In New York City this past week, there was a display in Union Square of Sukkah City, the results of an international design competition to reimagine the sukkah. Here’s a slide show to see photos. Beautiful structures. The entire display is down by now, but the Center for Architecture in NY is having an exhibit from now until October 30.

Everyone loves a harvest festival so it’s not hard to get with this holiday. But true to my search for meaning in this religion, I looked up the symbolic significance of the sukkah. I found this sermon from Rabbi Stuart W. Gershon, from Temple Sinai in Summit, N.J., near my hometown.

So what does God want us to think about on Sukkot? On Sukkot, God wants us to count all our blessings and to grow in our capacity for appreciation and gratitude.
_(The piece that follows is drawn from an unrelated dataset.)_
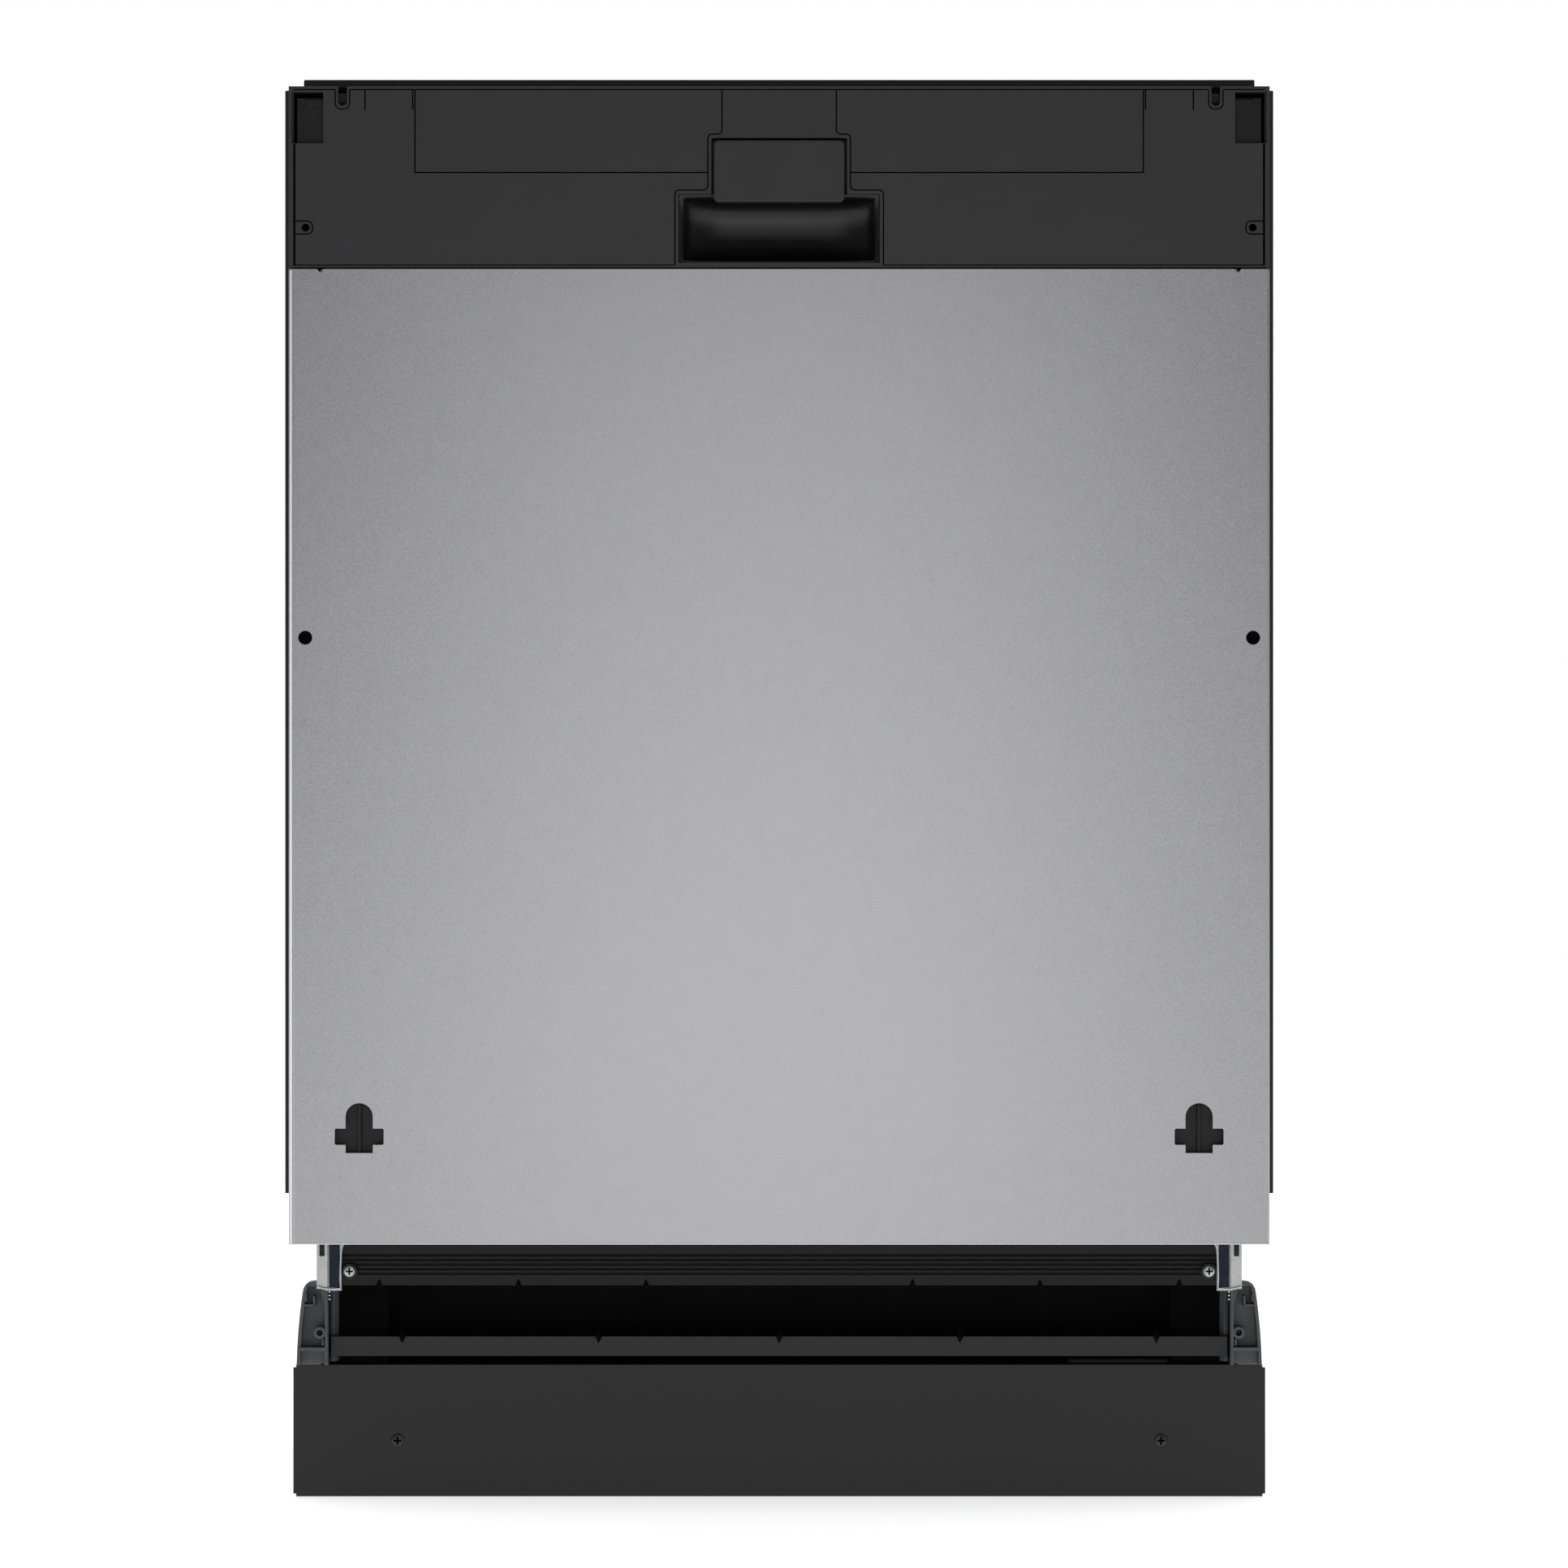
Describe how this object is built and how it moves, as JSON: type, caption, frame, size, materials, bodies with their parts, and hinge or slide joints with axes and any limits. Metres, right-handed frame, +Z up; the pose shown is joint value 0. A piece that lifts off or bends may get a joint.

Why? Because it is our human nature to take our most important blessings for granted. Rabbi Abraham Joshua Heschel said, “Humankind will not perish for want of information, but only for want of appreciation.” Robert Louis Stevenson once said, “[the person] who has forgotten to be thankful has fallen asleep in the midst of life.” Poet Marge Piercy writes, “…the discipline of blessings is to taste each moment, the bitter, the sour, the sweet and the salty, and be glad for what does not hurt.”

I don’t believe that there is a God that wants me to think about anything, but I like the idea of remembering to have gratitude.

Last week my family invited friends over for dinner on Friday night and I suggested we recognize Shabbat by lighting the candles and saying the blessings over the wine and bread. This family is not Jewish so I tried to explain what the blessings mean. It was hard not to use the word God. Later I thought about how I could articulate those blessings in a way that felt true to me.

I could say that I am grateful for the light of life within me and the people I love. I am grateful for healthy fruits and vegetables we have to eat. And I am grateful for the beautiful bread on our table. I could say those things and mean them.